╔══

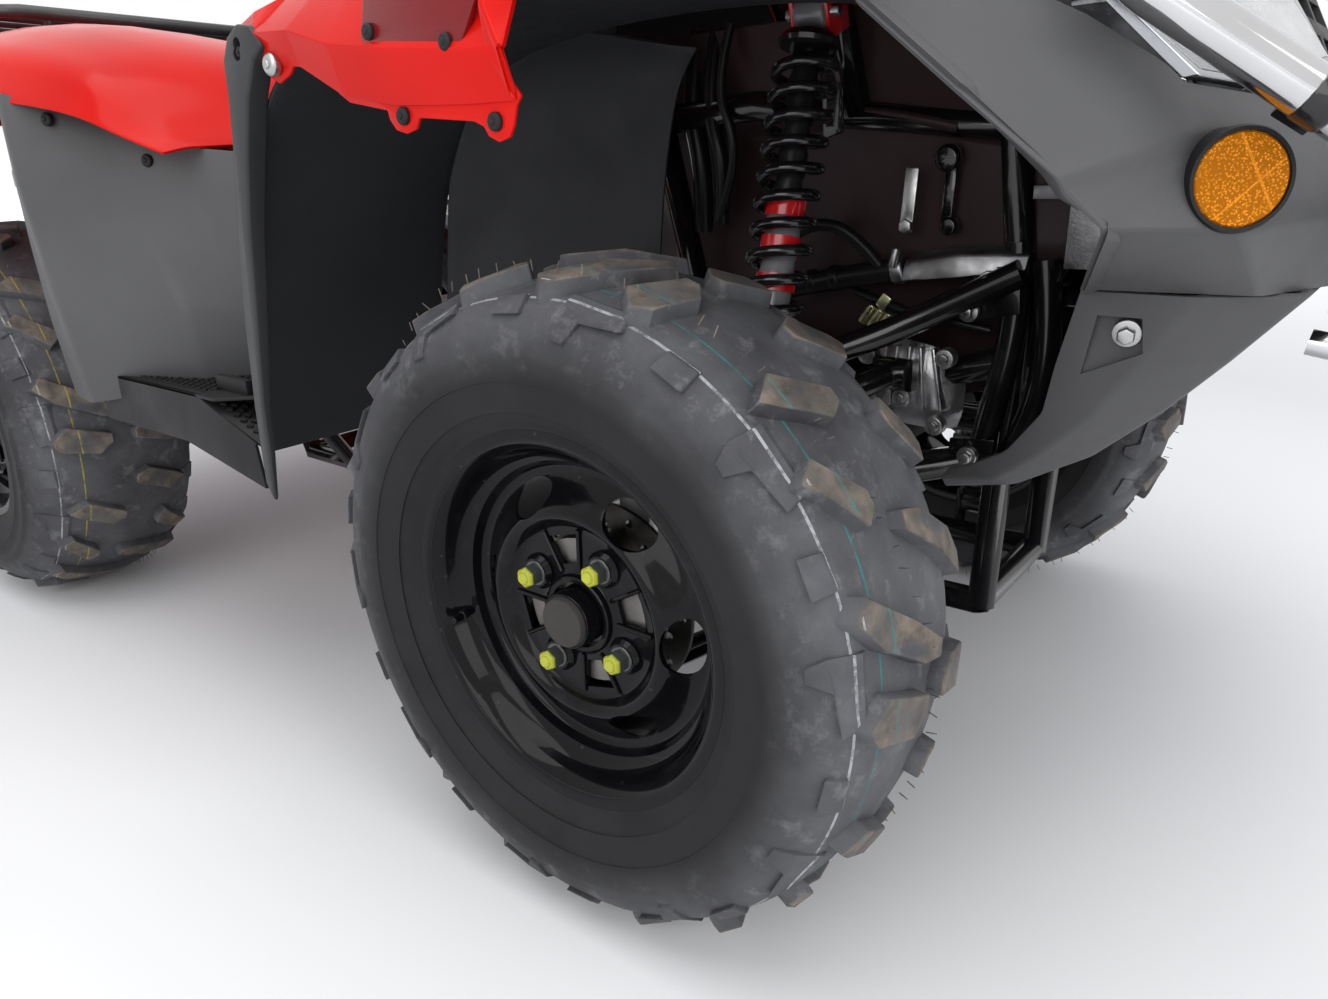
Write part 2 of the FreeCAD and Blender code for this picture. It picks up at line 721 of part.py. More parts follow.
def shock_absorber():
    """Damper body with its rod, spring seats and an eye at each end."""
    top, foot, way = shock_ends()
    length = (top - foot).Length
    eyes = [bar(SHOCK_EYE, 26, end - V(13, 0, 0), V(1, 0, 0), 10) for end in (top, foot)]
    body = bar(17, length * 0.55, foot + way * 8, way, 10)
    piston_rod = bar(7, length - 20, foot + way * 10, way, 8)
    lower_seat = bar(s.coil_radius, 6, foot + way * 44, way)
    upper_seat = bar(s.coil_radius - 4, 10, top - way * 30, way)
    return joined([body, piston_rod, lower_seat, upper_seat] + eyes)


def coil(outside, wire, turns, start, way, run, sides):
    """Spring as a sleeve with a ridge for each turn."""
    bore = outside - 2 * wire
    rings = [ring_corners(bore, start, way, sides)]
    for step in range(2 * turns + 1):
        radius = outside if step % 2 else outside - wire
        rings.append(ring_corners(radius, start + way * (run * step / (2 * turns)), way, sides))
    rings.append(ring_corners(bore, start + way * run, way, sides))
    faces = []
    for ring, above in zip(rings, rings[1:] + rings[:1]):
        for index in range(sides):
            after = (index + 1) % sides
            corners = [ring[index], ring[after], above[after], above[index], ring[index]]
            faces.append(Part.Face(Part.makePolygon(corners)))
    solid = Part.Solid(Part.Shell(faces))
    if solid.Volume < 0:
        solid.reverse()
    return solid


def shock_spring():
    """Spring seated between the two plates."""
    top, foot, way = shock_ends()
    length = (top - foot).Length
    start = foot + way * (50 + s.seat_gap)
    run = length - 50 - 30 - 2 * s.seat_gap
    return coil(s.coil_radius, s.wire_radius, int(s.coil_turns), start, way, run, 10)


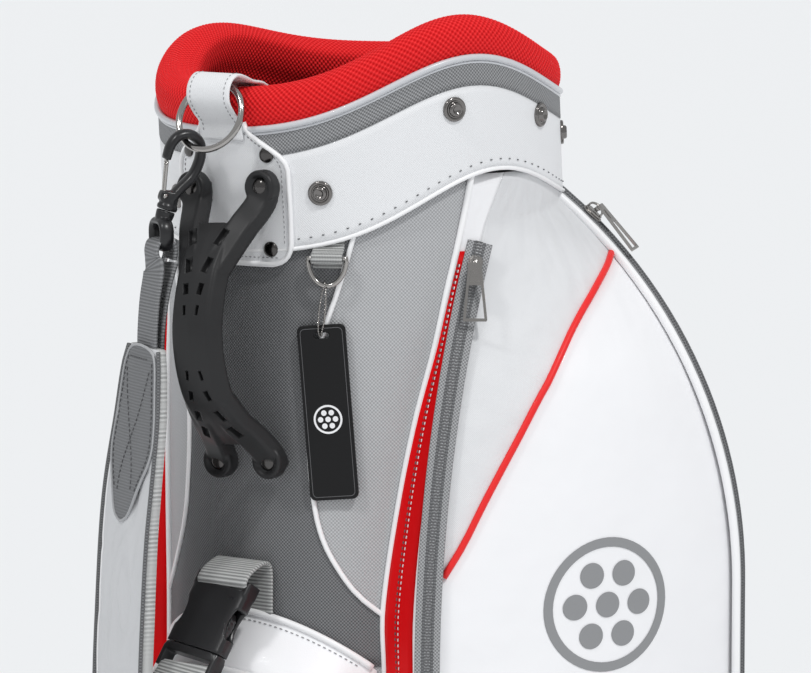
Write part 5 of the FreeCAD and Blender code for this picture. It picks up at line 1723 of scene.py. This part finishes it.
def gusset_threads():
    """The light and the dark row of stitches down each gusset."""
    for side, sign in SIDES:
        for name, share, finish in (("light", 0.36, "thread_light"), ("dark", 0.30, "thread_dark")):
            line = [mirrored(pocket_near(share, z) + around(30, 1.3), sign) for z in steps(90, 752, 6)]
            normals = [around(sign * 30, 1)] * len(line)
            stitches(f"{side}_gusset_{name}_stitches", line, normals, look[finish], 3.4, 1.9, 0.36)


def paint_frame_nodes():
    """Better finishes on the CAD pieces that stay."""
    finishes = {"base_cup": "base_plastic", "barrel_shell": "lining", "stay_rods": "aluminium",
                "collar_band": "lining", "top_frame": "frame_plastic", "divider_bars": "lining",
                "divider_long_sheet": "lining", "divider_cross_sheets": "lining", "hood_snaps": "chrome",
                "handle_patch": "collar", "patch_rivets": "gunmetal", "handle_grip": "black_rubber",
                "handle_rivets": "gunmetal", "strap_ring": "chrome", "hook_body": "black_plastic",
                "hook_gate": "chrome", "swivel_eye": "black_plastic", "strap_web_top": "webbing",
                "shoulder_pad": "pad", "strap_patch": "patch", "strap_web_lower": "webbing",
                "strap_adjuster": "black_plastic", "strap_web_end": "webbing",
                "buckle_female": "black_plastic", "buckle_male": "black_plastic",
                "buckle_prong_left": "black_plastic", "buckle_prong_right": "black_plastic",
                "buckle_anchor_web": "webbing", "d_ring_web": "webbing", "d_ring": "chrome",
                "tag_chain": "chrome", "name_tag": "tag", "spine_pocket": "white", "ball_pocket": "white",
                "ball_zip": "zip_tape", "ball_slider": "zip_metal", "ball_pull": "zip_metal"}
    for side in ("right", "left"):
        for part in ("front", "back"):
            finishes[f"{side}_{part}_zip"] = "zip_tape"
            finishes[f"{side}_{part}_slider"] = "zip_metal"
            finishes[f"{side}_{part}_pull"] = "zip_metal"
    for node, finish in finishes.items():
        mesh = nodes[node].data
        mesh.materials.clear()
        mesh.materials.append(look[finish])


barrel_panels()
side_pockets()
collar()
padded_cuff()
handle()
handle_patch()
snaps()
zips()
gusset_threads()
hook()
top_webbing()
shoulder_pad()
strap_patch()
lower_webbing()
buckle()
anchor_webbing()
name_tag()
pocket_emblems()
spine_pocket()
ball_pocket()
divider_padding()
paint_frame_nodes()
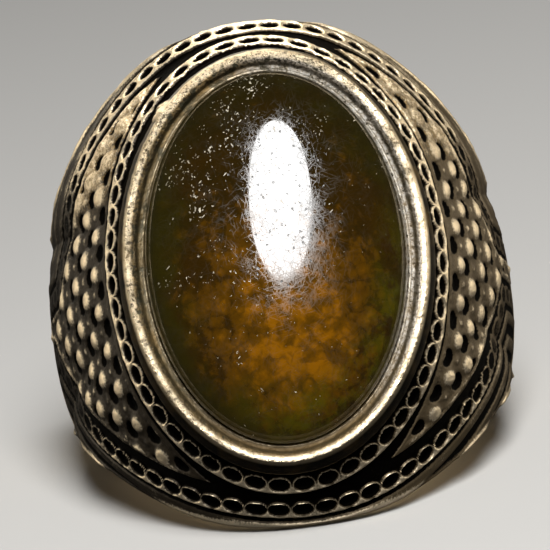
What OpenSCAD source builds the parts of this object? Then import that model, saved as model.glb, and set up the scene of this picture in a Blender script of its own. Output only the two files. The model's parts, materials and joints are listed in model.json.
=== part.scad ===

╚══

_Prompt_
Transcribe, word for word, every line from the line with "Write part 5" to the line with "3.4, 1.9, 0.36)", inclusive, and output nothing else.

_Right answer_
Write part 5 of the FreeCAD and Blender code for this picture. It picks up at line 1723 of scene.py. This part finishes it.
def gusset_threads():
    """The light and the dark row of stitches down each gusset."""
    for side, sign in SIDES:
        for name, share, finish in (("light", 0.36, "thread_light"), ("dark", 0.30, "thread_dark")):
            line = [mirrored(pocket_near(share, z) + around(30, 1.3), sign) for z in steps(90, 752, 6)]
            normals = [around(sign * 30, 1)] * len(line)
            stitches(f"{side}_gusset_{name}_stitches", line, normals, look[finish], 3.4, 1.9, 0.36)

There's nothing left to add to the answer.